Orff and Music Education

Orff was the musical director of the school, Güntherschule in Munich. Orff began with rhythm as the basic element inherent in music, dance, and speech, combining and unifying them into one language. 

The basic objectives of Orff Method in music education are:

1. To use the speech and movement natural to the child as the springboard for musical experiences.

2. To give an immediacy of enjoyment and meaning to the child through active participation in all experiences.

3. To encourage the feeling that speech, movement, play, and song are one.
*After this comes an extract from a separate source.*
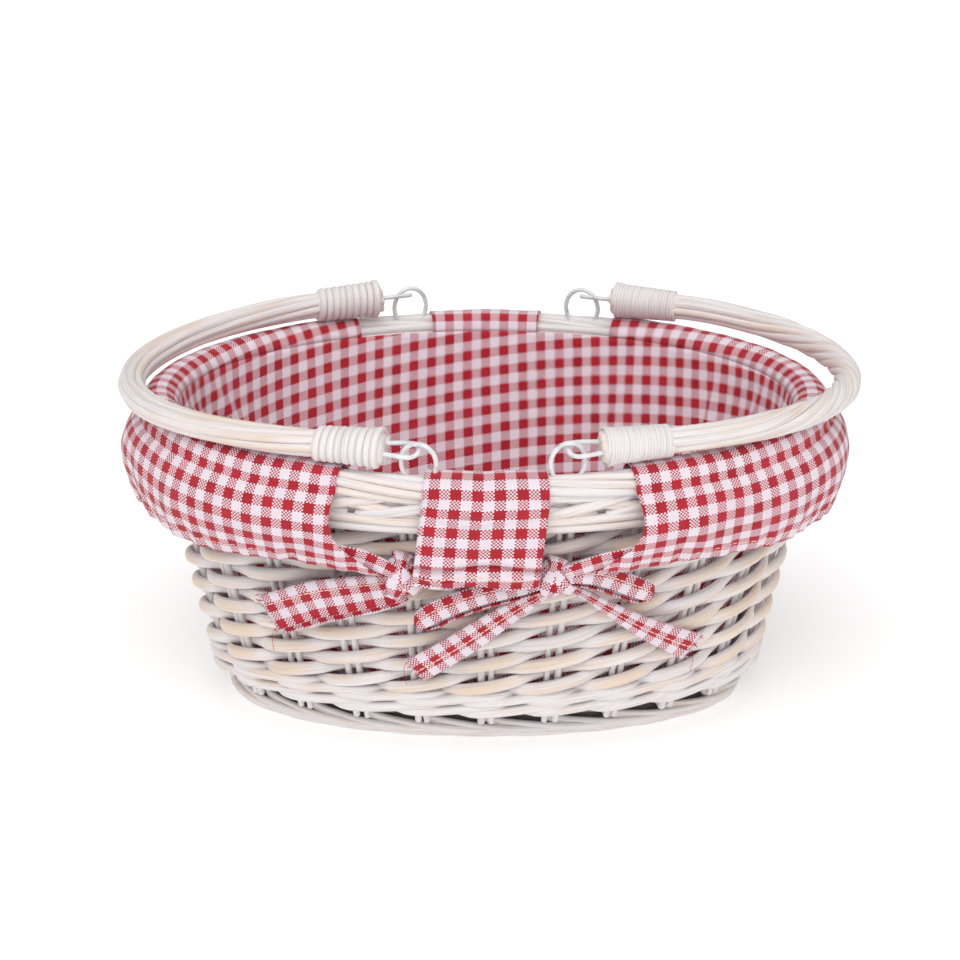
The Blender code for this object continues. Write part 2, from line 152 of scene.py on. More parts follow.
def smooth_line(points, count):
    """A smooth line through a few points: a Catmull-Rom spline read at even steps."""
    points = np.asarray(points, float)
    padded = np.vstack([2 * points[0] - points[1], points, 2 * points[-1] - points[-2]])
    place = np.linspace(0, len(points) - 1, count)
    first = np.minimum(place.astype(int), len(points) - 2)
    t = (place - first)[:, None]
    p0, p1, p2, p3 = (padded[first + k] for k in range(4))
    return 0.5 * (2 * p1 + (p2 - p0) * t + (2 * p0 - 5 * p1 + 4 * p2 - p3) * t ** 2
                  + (3 * p1 - p0 - 3 * p2 + p3) * t ** 3)


def run_length(points, closed=False):
    """Distance walked along a line of points, and round to its start if it is closed."""
    if closed:
        points = np.vstack([points, points[:1]])
    return np.concatenate([[0.0], np.cumsum(np.linalg.norm(np.diff(points, axis=0), axis=1))])


def wave(seed, place, waves=6, slowest=1.0):
    """Smooth repeatable noise of a place from -1 to 1: a sum of sines with seeded phases."""
    random = np.random.default_rng(seed)
    total = 0.0 * place
    for k in range(1, waves + 1):
        total = total + np.sin(place * slowest * k * random.uniform(0.8, 1.2)
                               + random.uniform(0, 2 * math.pi)) / k
    return total / 1.8


def round_wave(seed, angle, waves=5, lowest=2):
    """Noise from -1 to 1 that closes round a ring: sines of whole numbers of waves."""
    random = np.random.default_rng(seed)
    total = 0.0 * angle
    for k in range(lowest, lowest + waves):
        total = total + np.sin(k * angle + random.uniform(0, 2 * math.pi)) * random.uniform(0.4, 1)
    return total / waves ** 0.5


class Surface:
    """Vertices, quads, a UV for each corner and named numbers for each vertex."""

    def __init__(self, verts, quads, uv, marks):
        self.verts, self.quads, self.uv, self.marks = verts, quads, uv, marks


def grid(points, uv, ring_rows=False, ring_columns=False, keep=None, **marks):
    """Quads between the neighbours of a (rows, columns) grid of points.

    A ring closes the rows or the columns, and uv then has one more of them than the grid.
    keep picks the quads that stay.
    """
    rows, columns = points.shape[:2]
    r, c = np.meshgrid(np.arange(rows if ring_rows else rows - 1),
                       np.arange(columns if ring_columns else columns - 1), indexing="ij")
    if keep is not None:
        r, c = r[keep], c[keep]
    r, c = r.ravel(), c.ravel()
    r1, c1 = (r + 1) % rows, (c + 1) % columns
    quads = np.stack([r * columns + c, r * columns + c1, r1 * columns + c1, r1 * columns + c], 1)
    corners = np.stack([uv[r, c], uv[r, c + 1], uv[r + 1, c + 1], uv[r + 1, c]], 1)
    flat = {name: np.broadcast_to(value, (rows, columns)).ravel() for name, value in marks.items()}
    return Surface(points.reshape(-1, 3), quads, corners, flat)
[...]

4. To give a completely physical, nonintellectual background in rhythm and melody, thus laying the foundation of experience so necessary to a later understanding of music and musical notation. 

5. To give experience in the component parts of the basic elements of music: in rhythmic experiences, by beginning with the rhythmic pattern of a word, then two words, gradually building in complexity into the phrase and period; in melodic experiences, by beginning with the natural chant of childhood (the falling minor third), gradually adding other tones of the pentatonic scale, tones of the other modes, and finally the major and minor scales. 

6. To cultivate the musical imagination—both rhythmic and melodic—and thus to develop the ability to improvise. 

7. To cultivate individual creativity as well as a feeling for, and the ability to participate in, ensemble activities. In summary, Orff worked with these elements in music: rhythm (drums), dynamics, tone color, melody, and harmony with the use of piano, and voice and recorder. Speech or drama is another aspect that stimulates the creativity and improvisational skills of the students.